A graphic from Leonard Kula's Alberta presentation shows the growth in distribution-connected (Dx) capacity - as well as Tx.
The IESO's recent 18-month outlook noted the impact of the growing "Dx" generation capacity on it's "Tx" measured peak:
It should be noted that due to the increasing penetration of embedded solar generation, the grid demand profile has been changing, with summer peaks being pushed later in the day.My estimates of hourly consumption show a smaller annual decline, in the top 5 daily peaks, as the IESO's system shows:
The difference is not simply peak demands declining less. If hourly production from embedded generators, particularly solar, was competently reported, the peak would probably not have moved later in the day and the contribution to meeting peak demand would look quite different.

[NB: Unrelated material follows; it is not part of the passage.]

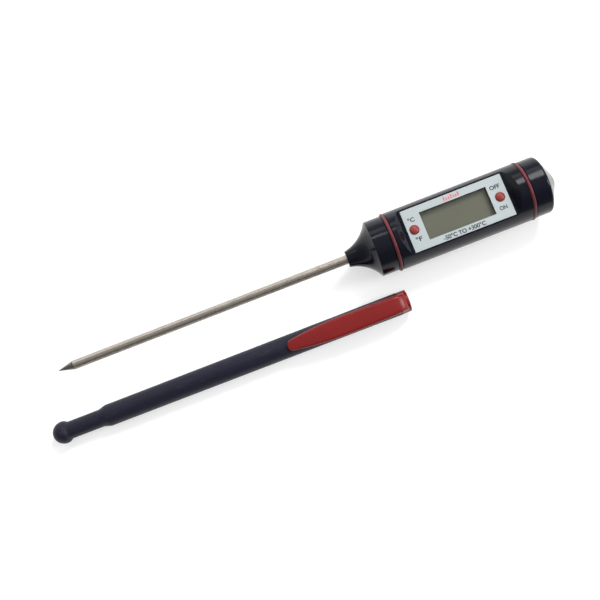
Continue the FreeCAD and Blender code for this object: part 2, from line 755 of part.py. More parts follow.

There's a number of interesting aspects one could examine here. One of particular interest to me is the capacity credit, or value, of a new generator is meaningful mainly in relation to the system it is joining. Solar moves quickly from high capacity value, in systems with afternoon peaks, to low capacity value (once solar covers the difference in demand between the afternoon and evening hours).
There's many complexities system operator's are now dealing with. Few are dealing with later peaks due to paying extraordinary rates to contracted solar generators they can't even bother to report on, combined with the declining capacity value of wind which, in Ontario, also often sees lower output later in the afternoon - as solar is waning, and the payment of extra-extraordinary payments for an ICI scheme that is obviously pretending to be a capacity plan allegedly to deal with problems the IESO continues to create.